_STATED TASK:_ Work out how many lines of the material below mention the word "part"; reply with the number only.
################
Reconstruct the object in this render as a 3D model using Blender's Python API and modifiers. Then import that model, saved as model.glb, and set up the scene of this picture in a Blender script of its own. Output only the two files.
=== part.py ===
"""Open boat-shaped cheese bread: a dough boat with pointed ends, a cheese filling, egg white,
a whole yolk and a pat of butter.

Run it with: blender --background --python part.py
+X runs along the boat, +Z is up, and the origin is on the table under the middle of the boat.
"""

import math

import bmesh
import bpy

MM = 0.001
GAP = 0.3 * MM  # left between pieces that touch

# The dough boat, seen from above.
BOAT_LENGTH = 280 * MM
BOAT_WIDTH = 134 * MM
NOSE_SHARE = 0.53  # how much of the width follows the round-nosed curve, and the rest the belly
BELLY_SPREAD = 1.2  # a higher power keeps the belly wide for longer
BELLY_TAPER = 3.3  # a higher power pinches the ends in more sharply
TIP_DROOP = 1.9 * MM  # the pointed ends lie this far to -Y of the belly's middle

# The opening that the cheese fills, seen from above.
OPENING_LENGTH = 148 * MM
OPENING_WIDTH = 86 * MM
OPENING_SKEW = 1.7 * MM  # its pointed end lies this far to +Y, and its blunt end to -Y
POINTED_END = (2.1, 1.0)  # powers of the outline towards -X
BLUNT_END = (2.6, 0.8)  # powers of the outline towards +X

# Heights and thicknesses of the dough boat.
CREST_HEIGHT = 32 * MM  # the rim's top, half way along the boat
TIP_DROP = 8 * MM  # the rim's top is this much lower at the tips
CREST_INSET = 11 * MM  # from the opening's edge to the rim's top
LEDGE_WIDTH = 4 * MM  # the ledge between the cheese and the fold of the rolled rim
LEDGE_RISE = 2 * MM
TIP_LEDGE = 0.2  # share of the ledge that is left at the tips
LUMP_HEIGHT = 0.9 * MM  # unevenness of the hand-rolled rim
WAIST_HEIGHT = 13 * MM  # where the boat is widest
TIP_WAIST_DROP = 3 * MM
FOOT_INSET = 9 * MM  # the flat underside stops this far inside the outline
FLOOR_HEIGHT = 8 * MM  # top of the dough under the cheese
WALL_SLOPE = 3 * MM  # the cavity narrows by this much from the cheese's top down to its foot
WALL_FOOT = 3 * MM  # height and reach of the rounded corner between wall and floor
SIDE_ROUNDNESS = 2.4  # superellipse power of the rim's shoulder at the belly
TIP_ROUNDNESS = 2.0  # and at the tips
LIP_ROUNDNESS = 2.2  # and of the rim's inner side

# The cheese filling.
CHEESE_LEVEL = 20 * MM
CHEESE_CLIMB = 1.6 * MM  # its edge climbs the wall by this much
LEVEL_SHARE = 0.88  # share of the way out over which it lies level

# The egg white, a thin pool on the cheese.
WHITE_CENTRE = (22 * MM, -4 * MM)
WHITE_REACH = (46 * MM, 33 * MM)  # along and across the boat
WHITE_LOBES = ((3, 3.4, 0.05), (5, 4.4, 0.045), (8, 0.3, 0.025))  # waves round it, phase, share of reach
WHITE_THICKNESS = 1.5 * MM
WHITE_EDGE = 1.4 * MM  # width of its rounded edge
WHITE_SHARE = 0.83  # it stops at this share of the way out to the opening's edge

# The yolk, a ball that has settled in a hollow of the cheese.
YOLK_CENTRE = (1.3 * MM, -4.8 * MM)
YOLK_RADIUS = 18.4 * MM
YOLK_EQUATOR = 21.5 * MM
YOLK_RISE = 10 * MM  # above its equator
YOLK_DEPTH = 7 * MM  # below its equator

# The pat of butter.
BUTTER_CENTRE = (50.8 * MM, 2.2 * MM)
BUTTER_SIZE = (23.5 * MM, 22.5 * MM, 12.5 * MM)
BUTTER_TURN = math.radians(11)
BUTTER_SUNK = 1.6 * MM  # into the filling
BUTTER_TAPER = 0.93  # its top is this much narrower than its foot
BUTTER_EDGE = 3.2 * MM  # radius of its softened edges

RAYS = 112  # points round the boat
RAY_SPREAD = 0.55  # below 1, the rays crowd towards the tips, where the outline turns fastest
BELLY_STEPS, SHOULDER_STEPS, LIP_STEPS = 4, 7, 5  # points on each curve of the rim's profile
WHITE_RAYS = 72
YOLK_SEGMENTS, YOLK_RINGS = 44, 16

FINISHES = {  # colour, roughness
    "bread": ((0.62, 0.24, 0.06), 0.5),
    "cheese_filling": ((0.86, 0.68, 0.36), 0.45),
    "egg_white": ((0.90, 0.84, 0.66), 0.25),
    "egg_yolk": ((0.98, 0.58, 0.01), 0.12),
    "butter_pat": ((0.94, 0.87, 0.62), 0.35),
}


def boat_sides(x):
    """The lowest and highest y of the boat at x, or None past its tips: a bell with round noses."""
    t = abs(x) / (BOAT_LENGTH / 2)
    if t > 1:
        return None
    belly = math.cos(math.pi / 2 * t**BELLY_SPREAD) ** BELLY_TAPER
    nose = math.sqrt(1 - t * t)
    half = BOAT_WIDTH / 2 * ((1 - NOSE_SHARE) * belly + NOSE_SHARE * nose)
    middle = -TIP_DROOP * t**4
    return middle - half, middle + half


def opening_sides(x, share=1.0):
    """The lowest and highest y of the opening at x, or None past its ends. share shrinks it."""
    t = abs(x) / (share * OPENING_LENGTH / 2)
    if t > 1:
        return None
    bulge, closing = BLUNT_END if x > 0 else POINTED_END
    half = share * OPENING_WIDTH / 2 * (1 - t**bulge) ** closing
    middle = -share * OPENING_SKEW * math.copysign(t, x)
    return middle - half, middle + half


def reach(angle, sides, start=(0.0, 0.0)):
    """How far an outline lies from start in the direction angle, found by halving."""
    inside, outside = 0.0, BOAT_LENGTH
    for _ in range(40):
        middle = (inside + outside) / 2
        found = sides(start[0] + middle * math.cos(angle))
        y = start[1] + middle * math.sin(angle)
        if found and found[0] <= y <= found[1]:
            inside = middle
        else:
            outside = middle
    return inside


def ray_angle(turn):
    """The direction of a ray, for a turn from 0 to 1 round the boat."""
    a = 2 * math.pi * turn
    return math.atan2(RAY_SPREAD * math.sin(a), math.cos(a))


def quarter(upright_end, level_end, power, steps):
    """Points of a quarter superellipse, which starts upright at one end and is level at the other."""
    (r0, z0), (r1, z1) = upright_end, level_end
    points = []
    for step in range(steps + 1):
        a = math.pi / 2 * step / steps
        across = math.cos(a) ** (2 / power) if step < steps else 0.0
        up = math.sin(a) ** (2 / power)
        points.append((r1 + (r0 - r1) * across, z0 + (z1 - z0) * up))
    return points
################
_THE OUTPUT:_ 2